Not only is this section of Leviticus not a set of reasons to discriminate against people for ordinary experiences of bodily fluids (weeping skin, sexual emissions, menstrual fluid), it is explicitly a text of how people move from ordinary states of being and aren’t excluded from the most sacred of places and times. In a society where we handle holy things, times and places with extreme care, rituals of preparation and inclusion can be compassionate as well as justice-making practices. We might pause to consider how we justify not including or centering the experiences of various peoples in our communities now, whether secular communities or faith communities. Whose experiences are represented? Whose experiences are not? How have sacred texts and traditions of interpretation aided or been drawn into supporting dividing and excluding all these people that reflect the Holy in our splendid diversity?

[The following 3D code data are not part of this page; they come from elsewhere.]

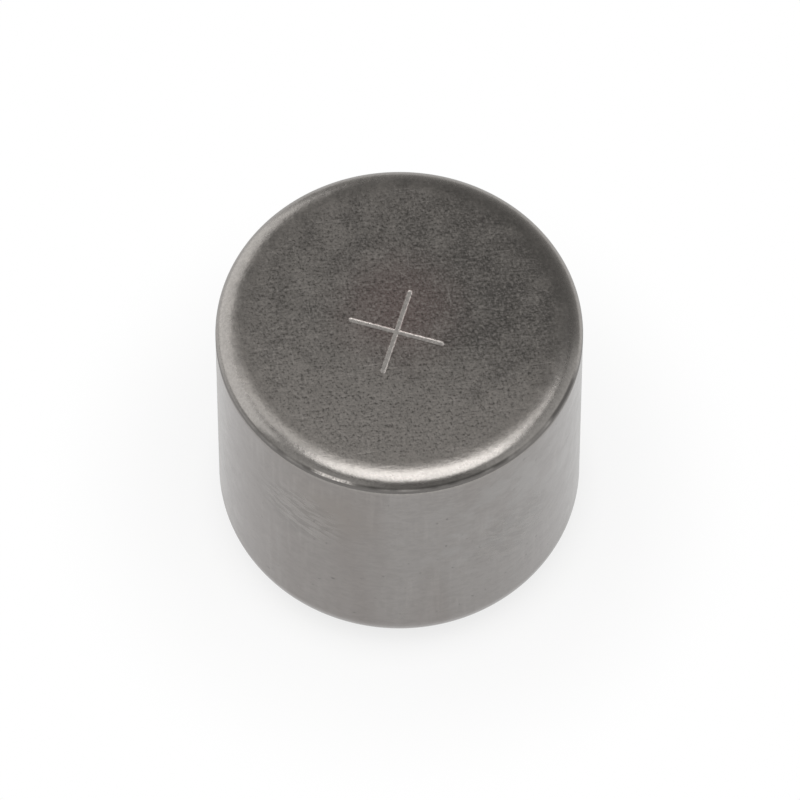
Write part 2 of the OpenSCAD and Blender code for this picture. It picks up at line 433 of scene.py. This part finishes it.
class CanGraph(Graph):
    """The can's node tree, with what its colour, roughness and relief share. A zone is 1 where it
    lies and 0 elsewhere."""

    def __init__(self):
        super().__init__("can_nickel")
        self.where = self.coords()
        self.x, self.y, self.height = self.split(self.where)
        self.radius = self.from_axis(self.where)
        self.wall = self.ramp(self.height, TOP_Z - RIM_DROP, TOP_Z - RIM_DROP - 0.2)
        self.face = self.face_zone()
        self.recess = self.recess_zone()
        self.grain = self.face_grain()
        self.scratch = self.times(self.scratches(self.where, FACE_SCRATCHES), self.face)
        self.ripple = self.noise(self.stretch(self.where, (1, 1, 1.7)), 0.42, distortion=1.2)
        left, left_marks = self.scuff(LEFT_SCUFF, (0, 10, -33), inner=0.8, outer=1.9)
        right, right_marks = self.scuff(RIGHT_SCUFF, (0, 35, 38), inner=0.9, outer=2.2)
        # The scuffs' zones and marks: real wear, which also carries painted shade and sheen in the colour
        self.scuff_shade = self.total([(left, 1.0), (right, 0.7)])
        self.scuffs_and_sheen = self.total([(left_marks, 1.0), (right_marks, 0.7)])

    def face_zone(self):
        """The tumbled face, whose edge on the rim is mottled."""
        mottle = self.noise(self.where, 0.22, detail=3.0, roughness=0.6)
        edge_r = self.total([(self.radius, 1.0), (mottle, 0.4)])
        above = self.ramp(self.height, TOP_Z - RIM_DROP, TOP_Z - 0.2)
        return self.times(self.ramp(edge_r, 5.85, 5.1), above)

    def recess_zone(self):
        """The plus sign's groove."""
        deep = self.ramp(self.height, TOP_Z - 0.006, TOP_Z - 0.013)
        return self.times(deep, self.ramp(self.radius, 2.6, 2.4))

    def face_grain(self):
        """Fine pits, crossed by short marks in two directions."""
        pits = self.noise(self.where, 0.1, detail=3.0, roughness=0.8)
        marks = self.noise(self.drawn(self.where, (0, 0, 6), 4), 0.065, detail=3.0, roughness=0.75)
        cross = self.noise(self.drawn(self.where, (0, 0, 118), 4), 0.06, roughness=0.75)
        return self.total([(pits, 0.56), (marks, 0.24), (cross, 0.2)])

    def near(self, place, inner, outer):
        """A zone round a place on the surface, with a ragged edge."""
        ragged = 0.8
        apart = self.vector("LENGTH", self.vector("SUBTRACT", self.where, place))
        apart = self.total([(apart, 1.0), (self.noise(self.where, 0.5), ragged)])
        return self.ramp(apart, outer + ragged / 2, inner + ragged / 2)

    def scuff(self, place, turn, inner, outer):
        """A patch of short rub marks in one direction: its zone, and the marks in it."""
        zone = self.near(place, inner, outer)
        marks = self.noise(self.drawn(self.where, turn, 3.2), 0.19, detail=1.0, distortion=0.6)
        return zone, self.times(zone, self.ramp(marks, 0.36, 0.64))

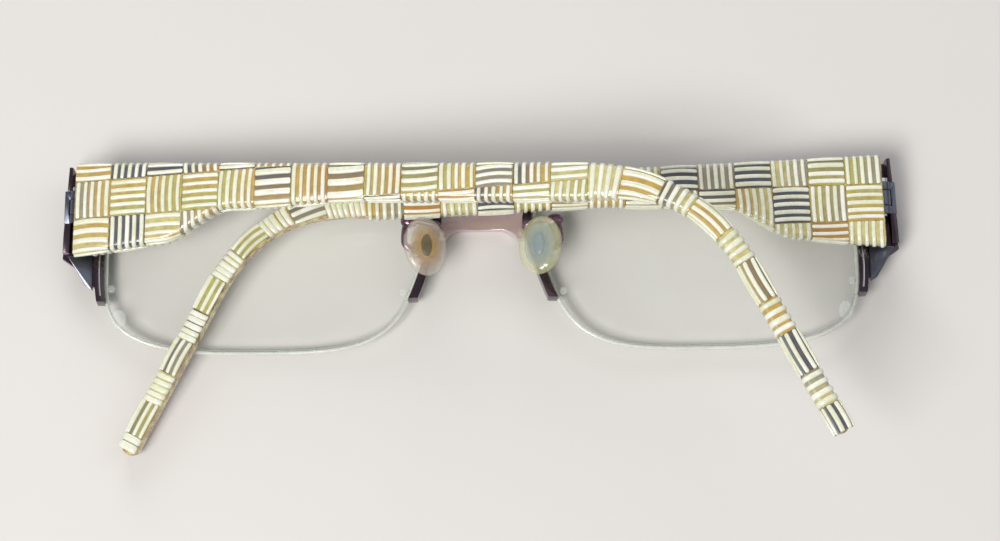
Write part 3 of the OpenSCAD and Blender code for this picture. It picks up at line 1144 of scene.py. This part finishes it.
@dataclass(frozen=True)
class TempleShape:
    """Line and section of a temple in its hinge's frame, as in the CAD model."""

    straight: float = 82.5
    bend_r: float = 31.0
    bend_deg: float = 59.0
    ear_len: float = 29.2
    ear_w: float = 3.4
    top: float = 6.7
    start: float = 0.25
    inner: float = -0.6
    thickness: float = 3.6
    end_h: float = 14.9
    arm_h: float = 5.8
    arm_extra: float = 1.2
    end_taper: float = 0.16
    end_l: float = 14.0
    neck_l: float = 12.0
    arm_even: float = 48.0
    ear_blend: float = 22.0
    ear_early: float = 2.0
    corner: float = 0.8
    twist_deg: float = 11.0
    twist_len: float = 20.0

    @property
    def bend_len(self) -> float:
        """Length of the upper edge round the bend."""
        return self.bend_r * math.radians(self.bend_deg)

    @property
    def length(self) -> float:
        """Length of the upper edge."""
        return self.straight + self.bend_len + self.ear_len

    def height(self, s: np.ndarray) -> np.ndarray:
        """Height of the temple at a distance along it.

        Args:
            s: Distances along the temple.

        Returns:
            Heights in millimetres.
        """
        s = np.asarray(s, float)
        broad = self.end_h - self.end_taper * s
        neck_top = self.end_h - self.end_taper * self.end_l
        neck_end = self.end_l + self.neck_l
        arm_top = self.arm_h + self.arm_extra
        neck = neck_top + (arm_top - neck_top) * ease((s - self.end_l) / self.neck_l)
        arm = arm_top - self.arm_extra * ease((s - neck_end) / (self.arm_even - neck_end))
        ear = self.arm_h + (self.ear_w - self.arm_h) * ease((s - self.straight + self.ear_early)
                                                           / self.ear_blend)
        return np.select([s < self.end_l, s < neck_end, s < self.arm_even], [broad, neck, arm], ear)

    def surface(self, s: np.ndarray, d: np.ndarray, lift: np.ndarray | float,
                shrink: np.ndarray | float = 1.0) -> np.ndarray:
        """Points on the covering.

        Args:
            s: Distances along the temple.
            d: Distances round it: 0 is the outer face's upper corner, and d grows down that face.
            lift: Heights above the covering's surface.
            shrink: Size of the section, where it closes at an end.

        Returns:
            Rows of X, Y and Z in the hinge's frame, in millimetres.
        """
        s, d = np.broadcast_arrays(np.asarray(s, float), np.asarray(d, float))
        h, t = self.height(s), self.thickness
        over, past = np.clip(-d, 0, t), np.clip(d - h, 0, t)
        v = np.clip(d, 0, h) + np.clip(-d - t, 0, None) - np.clip(d - h - t, 0, None)
        z = t - over - past
        c = np.minimum(self.corner, h / 2 - 0.1)
        cv, cz = np.clip(v, c, h - c), np.clip(z, c, t - c)
        nv, nz = v - cv, z - cz
        size = np.maximum(np.hypot(nv, nz), 1e-9)
        v = cv + nv / size * (c + lift)
        z = cz + nz / size * (c + lift)
        v, z = (v - h / 2) * shrink, (z - t / 2) * shrink
        turn = math.radians(self.twist_deg) * ease((s - self.straight) / self.twist_len)
        v, z = (h / 2 + v * np.cos(turn) - z * np.sin(turn),
                t / 2 + z * np.cos(turn) + v * np.sin(turn))
        a = np.clip((s - self.straight) / self.bend_len, 0, 1) * math.radians(self.bend_deg)
        past = np.clip(s - self.straight - self.bend_len, 0, None)
        x = np.minimum(s, self.straight) + self.bend_r * np.sin(a) + past * np.cos(a) - v * np.sin(a)
        y = self.top - self.bend_r * (1 - np.cos(a)) - past * np.sin(a) - v * np.cos(a)
        return np.stack([x, y, self.inner + z], -1)


@dataclass(frozen=True)
class WeaveCell:
    """One block of the weave: where it lies, which way its ribs run and its colours."""

    s0: float
    s1: float
    d0: float
    d1: float
    slope: float
    run: Run
    tints: tuple[Colour, Colour]
    ribs: int
    fill: float
    crown: float
    rise: float = 1.0


@dataclass(frozen=True)
class EarWeave:
    """How the ear piece is woven: lengthwise strands between groups of wraps."""

    tip_run: Run
    tip_len: float
    bare: float
    strand_len: float
    wrap_len: float
    wrap_pitch: float
    wrap_fill: float
    strands: int
    strand_wrap: float
    side_wrap: float
    wrap_rise: float
    strand_tints: tuple[Tint, ...]
    strand_over: float = 1.3
    strand_fill: float = 0.58
    wrap_over: float = 1.9
    crown: float = 0.10
    least: float = 2.5


LEFT_EAR = EarWeave(Run.ALONG, 4.6, 0.1, 6.9, 5.7, 1.3, 0.62, 5, 2.0, 2.6, 0.8,
                    (Tint.SLATE, Tint.OCHRE, Tint.OLIVE))
RIGHT_EAR = EarWeave(Run.ACROSS, 2.6, 0.45, 6.0, 5.1, 1.05, 0.88, 4, 0.0, 0.25, 0.35,
                     (Tint.SLATE, Tint.SLATE, Tint.OLIVE, Tint.ASH))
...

As some of us who are Christian head into Holy Week and some of us who are Jewish prepare for Pesach and all of us face ordinary life amid these sacred times, may we consider those traditions and interpretations and those edited texts that promote hate and hurt and exclusion, and may we consider how to be people of faith and covenant, of faithful promises made and now needing to be lived into, living humbly with the Holy and loving our neighbors and strangers as we love ourselves. Let us revisit those texts, understand their context, their history, and our context and the world we are called to bless with love and equity and justice for each and for all, no exceptions.